**REQUEST**
Write out the data again in full, exactly as it reads.

**GIVEN DATA**

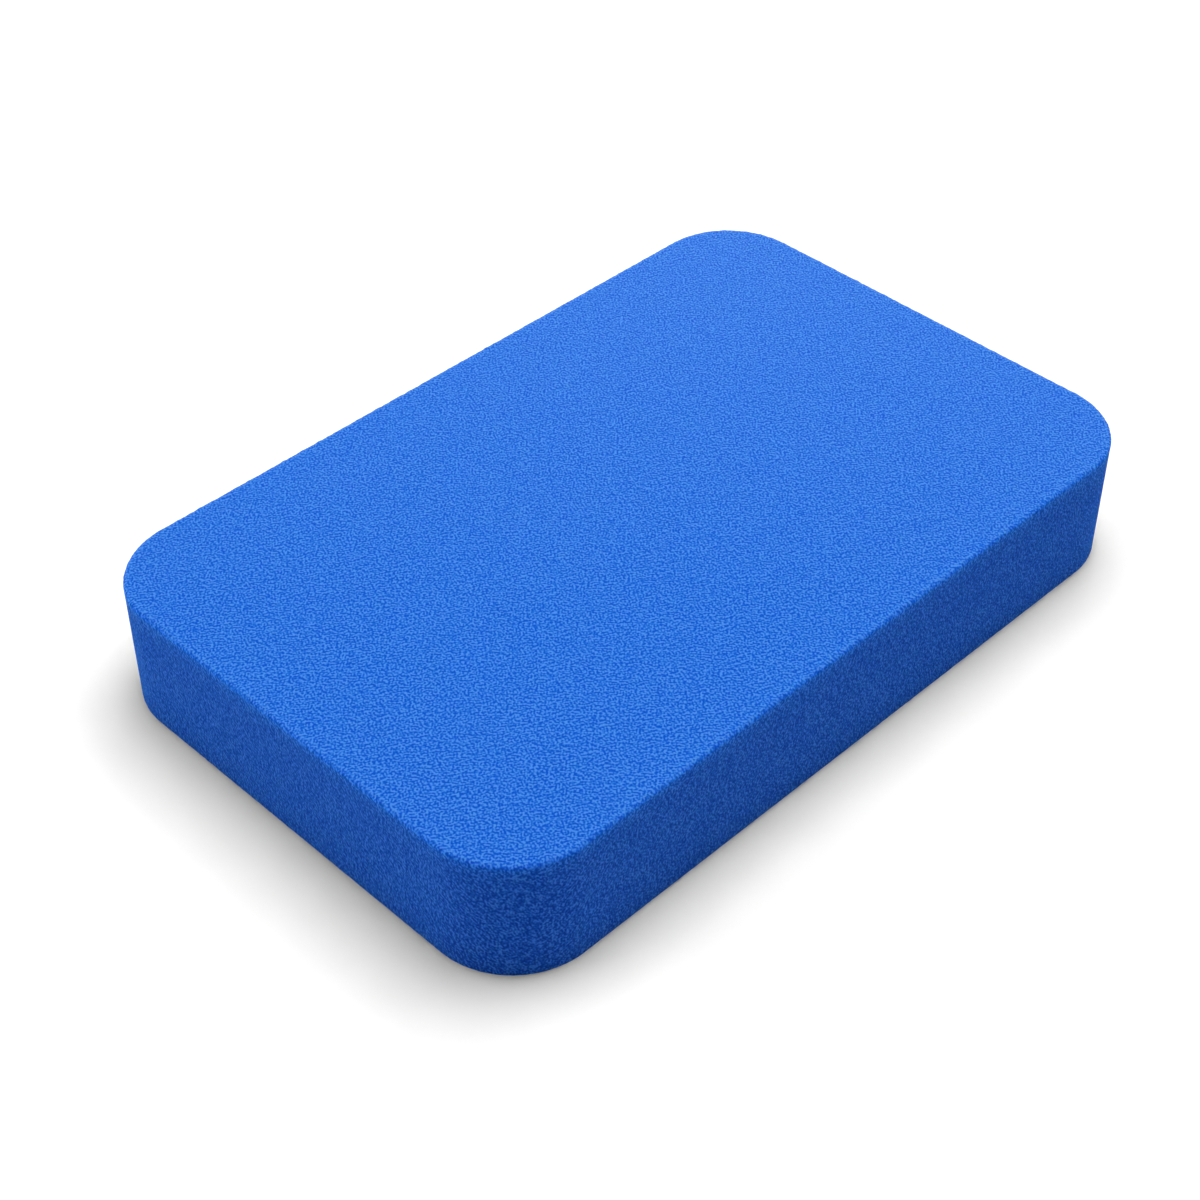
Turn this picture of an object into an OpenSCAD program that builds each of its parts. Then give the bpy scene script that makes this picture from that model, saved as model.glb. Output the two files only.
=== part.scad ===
/* [Block] */
// Length of the sponge, along X
length = 120; // [80:1:200]
// Width of the sponge, along Y
width = 78; // [50:1:120]
// Thickness of the sponge, from the surface it lies on to its top face
thickness = 18.8; // [10:0.1:50]

/* [Edges] */
// Radius of the four upright corners, as the cutting die leaves them
corner_r = 12; // [4:0.5:24]
// Radius of the soft round along the top and bottom edges
edge_r = 0.8; // [0.2:0.1:3]

/* [Hidden] */

foam_blue = [0.19, 0.45, 0.86];

// Centre of the corner round in the +X +Y quarter
centre_x = length / 2 - corner_r;
centre_y = width / 2 - corner_r;

$fn = 96;

// Upright cut through the rim, from the corner's centre line out to the side wall.
// The wall is straight, and the two foam edges at its ends are rounded.
module rim_section() {
    flat_w = corner_r - edge_r;
    square([flat_w, thickness]);
    translate([0, edge_r])
        square([corner_r, thickness - 2 * edge_r]);
    for (z = [edge_r, thickness - edge_r])
        translate([flat_w, z])
            circle(r = edge_r);
}

// Straight stretch of rim: it runs along +X, and its wall faces +Y
module rim_run(run) {
    rotate([90, 0, 90])
        linear_extrude(run)
            rim_section();
}

// Quarter turn of rim round one upright corner: its wall turns from +X to +Y
module rim_corner() {
    rotate_extrude(angle = 90)
        rim_section();
}

// Half of the rim: the long side at +Y, the short side at +X and the two corners at +X.
// Each stretch starts on the plane where the one before it ends, so the wall and both
// rounded edges carry on unbroken from the sides into the corners.
module half_rim() {
    translate([-centre_x, centre_y, 0])
        rim_run(2 * centre_x);
    translate([centre_x, centre_y, 0]) {
        rim_corner();
        rotate([0, 0, -90])
            rim_run(2 * centre_y);
    }
    translate([centre_x, -centre_y, 0])
        rotate([0, 0, -90])
            rim_corner();
}

// The whole sponge, cut from a sheet of foam: the flat middle with the rim all round it
module sponge() {
    color(foam_blue)
        union() {
            translate([-centre_x, -centre_y, 0])
                cube([2 * centre_x, 2 * centre_y, thickness]);
            for (turn = [0, 180])
                rotate([0, 0, turn])
                    half_rim();
        }
}

sponge();
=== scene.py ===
import math

import bpy
import numpy as np
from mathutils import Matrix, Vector


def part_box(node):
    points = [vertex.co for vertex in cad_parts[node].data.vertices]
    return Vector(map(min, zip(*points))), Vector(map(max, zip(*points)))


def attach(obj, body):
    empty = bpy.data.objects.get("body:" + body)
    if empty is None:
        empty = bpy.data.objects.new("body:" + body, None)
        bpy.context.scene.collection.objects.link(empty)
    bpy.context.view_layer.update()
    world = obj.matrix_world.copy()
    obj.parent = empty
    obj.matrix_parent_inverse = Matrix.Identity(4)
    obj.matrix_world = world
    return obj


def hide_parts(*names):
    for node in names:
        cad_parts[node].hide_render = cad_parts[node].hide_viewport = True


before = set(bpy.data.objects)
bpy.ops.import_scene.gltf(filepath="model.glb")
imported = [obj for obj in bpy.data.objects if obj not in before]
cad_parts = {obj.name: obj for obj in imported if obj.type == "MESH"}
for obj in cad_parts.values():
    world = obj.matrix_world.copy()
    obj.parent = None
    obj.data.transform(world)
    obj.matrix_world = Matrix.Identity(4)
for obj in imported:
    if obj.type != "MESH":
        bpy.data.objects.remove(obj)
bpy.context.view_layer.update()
scene = bpy.context.scene


# --- The sponge -------------------------------------------------------------------------------
# One block of fine open-celled foam, dyed blue right through. It is cut from a thick sheet with a
# rectangular die that has rounded corners, so its two faces are flat and its walls are upright.
# The cut leaves the edges soft and a little ragged, where cells are torn open.

block_low, block_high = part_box("sponge")
half_length = (block_high.x - block_low.x) / 2
half_width = (block_high.y - block_low.y) / 2
thickness = block_high.z - block_low.z
corner_radius = 0.012
corner_centre = np.array([half_length - corner_radius, half_width - corner_radius])
upper_radius = 0.0005
lower_radius = 0.0004

# The flat middle of each face is a grid of squares face_step wide, which ends the margin inside the walls.
# Round it run closed rings of points. Each square's side has four fine points, and a ring's share is how many
# of them each of its points stands for: one near the rounded edges, and up to four down the wall.
face_step = 0.0009
margin = 0.0024
fine_per_square = 4
face_rings = ((0.0013, 2), (0.0008, 1), (0.0005, 1), (0.00024, 1))
edge_ring_count = 7
wall_rings = ((0.00022, 1), (0.00044, 1), (0.00068, 1), (0.0011, 2), (0.0017, 4))
mid_wall_ring_count = 9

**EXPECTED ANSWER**
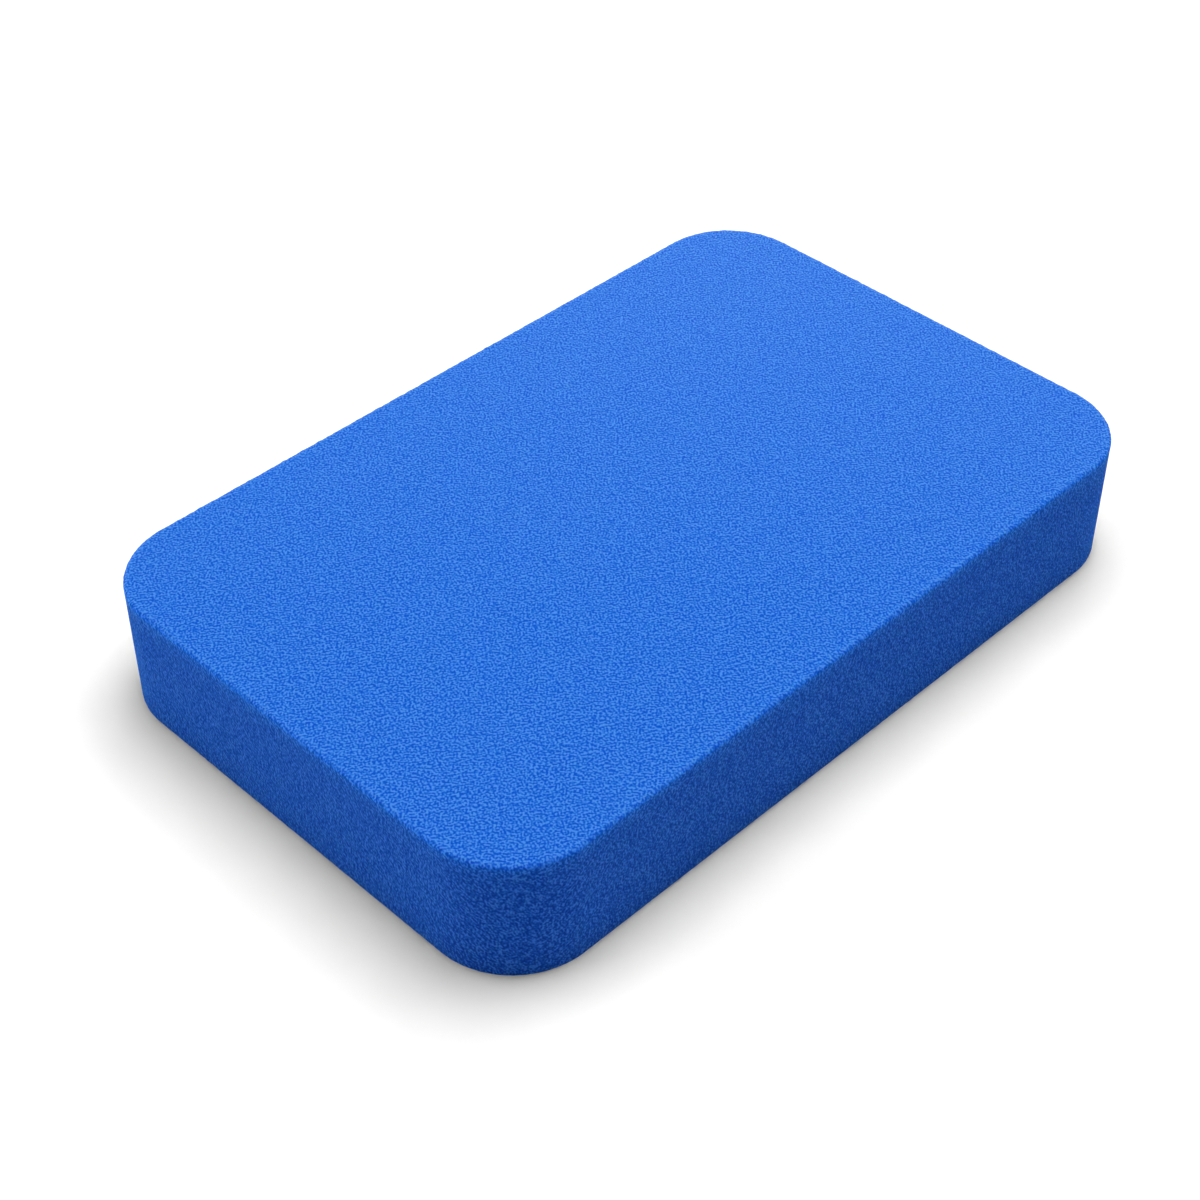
Turn this picture of an object into an OpenSCAD program that builds each of its parts. Then give the bpy scene script that makes this picture from that model, saved as model.glb. Output the two files only.
=== part.scad ===
/* [Block] */
// Length of the sponge, along X
length = 120; // [80:1:200]
// Width of the sponge, along Y
width = 78; // [50:1:120]
// Thickness of the sponge, from the surface it lies on to its top face
thickness = 18.8; // [10:0.1:50]

/* [Edges] */
// Radius of the four upright corners, as the cutting die leaves them
corner_r = 12; // [4:0.5:24]
// Radius of the soft round along the top and bottom edges
edge_r = 0.8; // [0.2:0.1:3]

/* [Hidden] */

foam_blue = [0.19, 0.45, 0.86];

// Centre of the corner round in the +X +Y quarter
centre_x = length / 2 - corner_r;
centre_y = width / 2 - corner_r;

$fn = 96;

// Upright cut through the rim, from the corner's centre line out to the side wall.
// The wall is straight, and the two foam edges at its ends are rounded.
module rim_section() {
    flat_w = corner_r - edge_r;
    square([flat_w, thickness]);
    translate([0, edge_r])
        square([corner_r, thickness - 2 * edge_r]);
    for (z = [edge_r, thickness - edge_r])
        translate([flat_w, z])
            circle(r = edge_r);
}

// Straight stretch of rim: it runs along +X, and its wall faces +Y
module rim_run(run) {
    rotate([90, 0, 90])
        linear_extrude(run)
            rim_section();
}

// Quarter turn of rim round one upright corner: its wall turns from +X to +Y
module rim_corner() {
    rotate_extrude(angle = 90)
        rim_section();
}

// Half of the rim: the long side at +Y, the short side at +X and the two corners at +X.
// Each stretch starts on the plane where the one before it ends, so the wall and both
// rounded edges carry on unbroken from the sides into the corners.
module half_rim() {
    translate([-centre_x, centre_y, 0])
        rim_run(2 * centre_x);
    translate([centre_x, centre_y, 0]) {
        rim_corner();
        rotate([0, 0, -90])
            rim_run(2 * centre_y);
    }
    translate([centre_x, -centre_y, 0])
        rotate([0, 0, -90])
            rim_corner();
}

// The whole sponge, cut from a sheet of foam: the flat middle with the rim all round it
module sponge() {
    color(foam_blue)
        union() {
            translate([-centre_x, -centre_y, 0])
                cube([2 * centre_x, 2 * centre_y, thickness]);
            for (turn = [0, 180])
                rotate([0, 0, turn])
                    half_rim();
        }
}

sponge();
=== scene.py ===
import math

import bpy
import numpy as np
from mathutils import Matrix, Vector


def part_box(node):
    points = [vertex.co for vertex in cad_parts[node].data.vertices]
    return Vector(map(min, zip(*points))), Vector(map(max, zip(*points)))


def attach(obj, body):
    empty = bpy.data.objects.get("body:" + body)
    if empty is None:
        empty = bpy.data.objects.new("body:" + body, None)
        bpy.context.scene.collection.objects.link(empty)
    bpy.context.view_layer.update()
    world = obj.matrix_world.copy()
    obj.parent = empty
    obj.matrix_parent_inverse = Matrix.Identity(4)
    obj.matrix_world = world
    return obj


def hide_parts(*names):
    for node in names:
        cad_parts[node].hide_render = cad_parts[node].hide_viewport = True


before = set(bpy.data.objects)
bpy.ops.import_scene.gltf(filepath="model.glb")
imported = [obj for obj in bpy.data.objects if obj not in before]
cad_parts = {obj.name: obj for obj in imported if obj.type == "MESH"}
for obj in cad_parts.values():
    world = obj.matrix_world.copy()
    obj.parent = None
    obj.data.transform(world)
    obj.matrix_world = Matrix.Identity(4)
for obj in imported:
    if obj.type != "MESH":
        bpy.data.objects.remove(obj)
bpy.context.view_layer.update()
scene = bpy.context.scene


# --- The sponge -------------------------------------------------------------------------------
# One block of fine open-celled foam, dyed blue right through. It is cut from a thick sheet with a
# rectangular die that has rounded corners, so its two faces are flat and its walls are upright.
# The cut leaves the edges soft and a little ragged, where cells are torn open.

block_low, block_high = part_box("sponge")
half_length = (block_high.x - block_low.x) / 2
half_width = (block_high.y - block_low.y) / 2
thickness = block_high.z - block_low.z
corner_radius = 0.012
corner_centre = np.array([half_length - corner_radius, half_width - corner_radius])
upper_radius = 0.0005
lower_radius = 0.0004

# The flat middle of each face is a grid of squares face_step wide, which ends the margin inside the walls.
# Round it run closed rings of points. Each square's side has four fine points, and a ring's share is how many
# of them each of its points stands for: one near the rounded edges, and up to four down the wall.
face_step = 0.0009
margin = 0.0024
fine_per_square = 4
face_rings = ((0.0013, 2), (0.0008, 1), (0.0005, 1), (0.00024, 1))
edge_ring_count = 7
wall_rings = ((0.00022, 1), (0.00044, 1), (0.00068, 1), (0.0011, 2), (0.0017, 4))
mid_wall_ring_count = 9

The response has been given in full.